Do mesmo modo, há tradições culturais profundamente enraizadas em algumas sociedades africanas que podem facilitar o contágio. "Aqui os programas da Europa para isolar pessoas vulneráveis são muito difíceis de implementar, pois muitas famílias vivem juntas, na mesma casa e todas comem do mesmo prato", explica Roca.

Em muitos casos também, os governos não estão fazendo a conscientização de maneira correta e clara afim de impedir a transmissão da doença.

"Precisamos garantir que as pessoas estejam sendo adequadamente informadas sobre o que está acontecendo em seus países e como elas podem cuidar de si mesmas, por exemplo, por distanciamento social ou como tossir e espirrar, lavar as mãos etc.", explica Stephen, da OMS.

"Há muito pânico e, porque as pessoas estão em pânico, há países que estão agindo sem evidências científicas", acrescenta.

Caos econômico

Não é de hoje que a o continente africano sangra com conflitos socioeconômicos e desigualdade social. E, infelizmente, ainda é comum associar a região à pobreza extrema.

Tendo em vista as economias instáveis de muitos países africanos, a possibilidade de criar pacotes econômicos que ajudem a população a lidar com a crise é vista como pouco provável.

Consequentemente, muitas pessoas não serão capazes de parar de trabalhar porque não terão nada para comer.

"Em países onde as pessoas ganham o dinheiro do dia, onde não existe possibilidade de poupar, onde a maioria das trocas comerciais é informal, o impacto pode ser muito grande e rápido", explica Roca.

Um exemplo é a Gâmbia, que fechou suas fronteiras com o Senegal, do qual depende economicamente. Para o correspondente da BBC África Andrew Hardwing, "não há dúvida de que isso pode se transformar em um desastre".
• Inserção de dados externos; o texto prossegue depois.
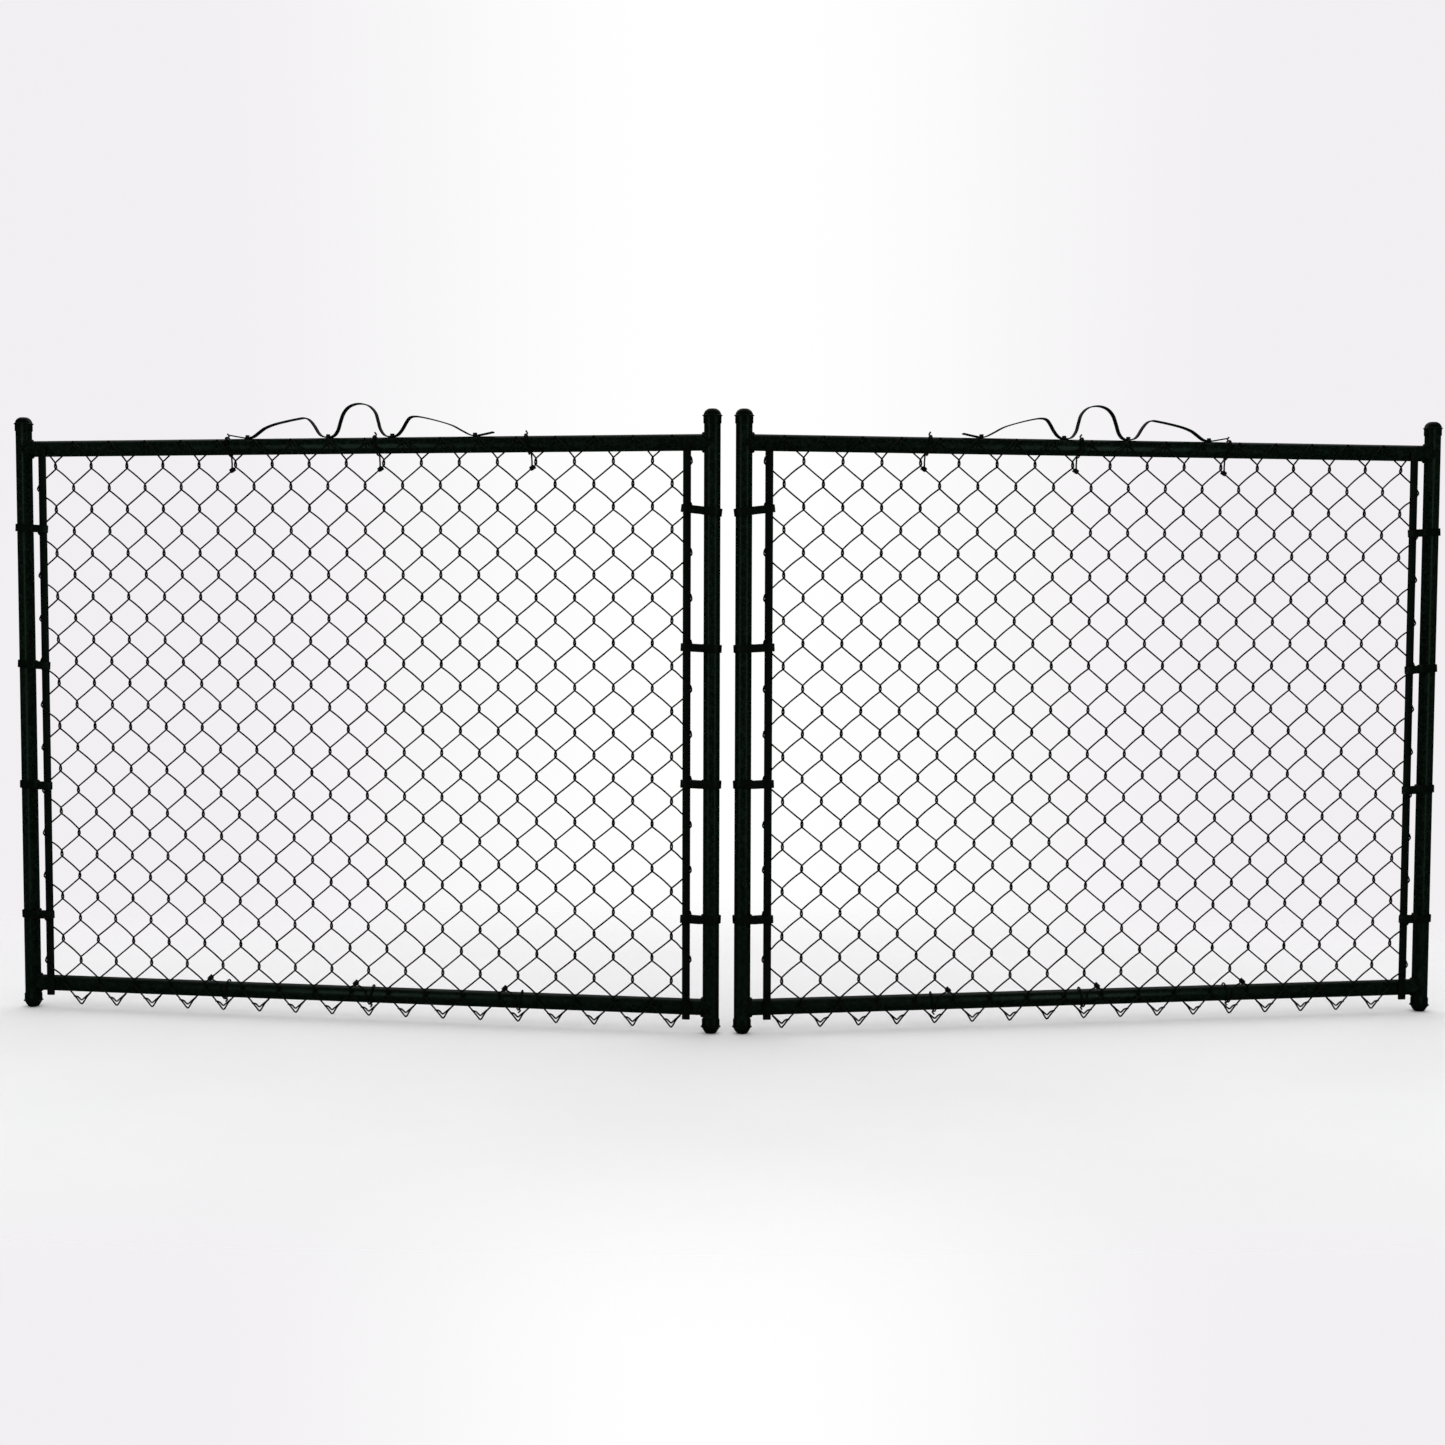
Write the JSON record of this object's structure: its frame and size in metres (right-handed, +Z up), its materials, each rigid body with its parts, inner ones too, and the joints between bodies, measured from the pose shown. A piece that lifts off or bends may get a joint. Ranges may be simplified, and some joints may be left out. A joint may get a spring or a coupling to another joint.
{
  "type": "double leaf chain link gate",
  "caption": "Pair of low tube-framed gate leaves filled with diamond wire fabric, each topped with a bent strip scroll, standing in a shallow V on dome caps.",
  "frame": {"origin": "on the floor under the middle of the pair's bounding box, halfway between the two leaves", "axes": "+X to the right along the pair seen from the fabric side, -Y towards the fabric side and the meeting uprights, +Z up"},
  "size_m": [3.0256, 0.3006, 1.2782],
  "materials": {
    "frame_tube": "satin dark green coating on steel tube",
    "caps": "satin dark green coating on pressed metal",
    "weld_beads": "dark green coating over weld beads",
    "bands_and_bars": "satin dark green coating on flat steel",
    "fabric_wire": "near-black coated wire",
    "tie_wire": "near-black coated wire",
    "scroll_strip": "satin dark green coating on flat strip",
    "fasteners": "dark green painted steel"
  },
  "bodies": {
    "left_leaf": {"left_band_bolts": "fasteners", "left_band_nuts": "fasteners", "left_bottom_rail": "frame_tube", "left_bottom_ties": "tie_wire", "left_inner_band_1": "bands_and_bars", "left_inner_band_2": "bands_and_bars", "left_inner_band_3": "bands_and_bars", "left_inner_band_4": "bands_and_bars", "left_inner_foot_cap": "caps", "left_inner_tension_bar": "bands_and_bars", "left_inner_top_cap": "caps", "left_inner_upright": "frame_tube", "left_mesh": "fabric_wire", "left_outer_band_1": "bands_and_bars", "left_outer_band_2": "bands_and_bars", "left_outer_band_3": "bands_and_bars", "left_outer_band_4": "bands_and_bars", "left_outer_foot_cap": "caps", "left_outer_tension_bar": "bands_and_bars", "left_outer_top_cap": "caps", "left_outer_upright": "frame_tube", "left_scroll": "scroll_strip", "left_scroll_screws": "fasteners", "left_top_rail": "frame_tube", "left_top_ties": "tie_wire", "left_welds": "weld_beads"},
    "right_leaf": {"right_band_bolts": "fasteners", "right_band_nuts": "fasteners", "right_bottom_rail": "frame_tube", "right_bottom_ties": "tie_wire", "right_inner_band_1": "bands_and_bars", "right_inner_band_2": "bands_and_bars", "right_inner_band_3": "bands_and_bars", "right_inner_band_4": "bands_and_bars", "right_inner_foot_cap": "caps", "right_inner_tension_bar": "bands_and_bars", "right_inner_top_cap": "caps", "right_inner_upright": "frame_tube", "right_mesh": "fabric_wire", "right_outer_band_1": "bands_and_bars", "right_outer_band_2": "bands_and_bars", "right_outer_band_3": "bands_and_bars", "right_outer_band_4": "bands_and_bars", "right_outer_foot_cap": "caps", "right_outer_tension_bar": "bands_and_bars", "right_outer_top_cap": "caps", "right_outer_upright": "frame_tube", "right_scroll": "scroll_strip", "right_scroll_screws": "fasteners", "right_top_rail": "frame_tube", "right_top_ties": "tie_wire", "right_welds": "weld_beads"}
  },
  "joints": [
    {"name": "right_leaf_swing", "type": "hinge", "parent": "left_leaf", "child": "right_leaf", "pos_m": [1.49256, 0.13243, 0.6], "axis": [0, 0, 1], "range_deg": [-99.7, 80.3]}
  ]
}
"O impacto econômico na África será enorme, porque temos economias muito vulneráveis e , mesmo nas mais sofisticadas, como a África do Sul, o golpe será muito forte", explica ele.

Como a crise é mundial, dificilmente os países com situações econômicas estáveis serão capazes de auxiliar países africanos. Especialistas acreditam que será difícil obter ajuda de outros países, porque todos estão sendo afetados pela pandemia.

Outra preocupação é sobre o fim da ajuda humanitária, essencial para muitos países africanos. "Aqui estamos acostumados ao fato de que, quando as catástrofes acontecem, os países de alta renda nos enviam recursos. Mas, no momento, é muito difícil pensar que essa ajuda chegará até nós", diz Roca.

No momento, a única esperança que resta é que a pandemia leve tempo para se agravar na África, para que, quando isso acontecer, outros países do mundo, mais desenvolvidos, já tenham superado suas crises e possam enviar os reforços necessários.

"Os dados indicam que o surto aqui será tão forte quanto na Europa e não estamos preparados. Espero que, quando emergirem da pandemia, eles reajam rapidamente para ajudar a África", conclui Roca.

Coronavírus pode levar milhões à pobreza

Desigualdade ameaça progresso social – Foto: Aamir Mohd Khan/Pixabay

A ONU divulgou um estudo nesta quinta-feira, apontando que até 500 milhões de pessoas poderiam ser empurradas para a pobreza por causa da pandemia do coronavírus.

Os pesquisadores usaram dados do Banco Mundial para medir os efeitos da redução dos gastos nas economias do mundo em três níveis de pobreza - U$ 1,90 (R$ 9,75), U$ 3,20 (R$ 16,40) e U$ 5,50 (R$ 28,18) por dia.

Segundo o estudo, o nível de pobreza em países em desenvolvimento poderia voltar a um patamar de 30 anos atrás, em consequência da crise atual.

Tendo em vista o patamar de pobreza de U$ 5,50 (R$ 28,18) por dia, cerca de 40% dos novos pobres estariam concentrados no leste da Ásia e no Pacífico, com cerca de um terço na África Subsaariana e no sul da Ásia. A América Latina responderia por 10% desse aumento global.

O impacto da pandemia do coronavírus poderia apresentar, assim, um enorme desafio para se atingir o fim da pobreza em 2030, um dos 17 Objetivos de Desenvolvimento Sustentável da ONU.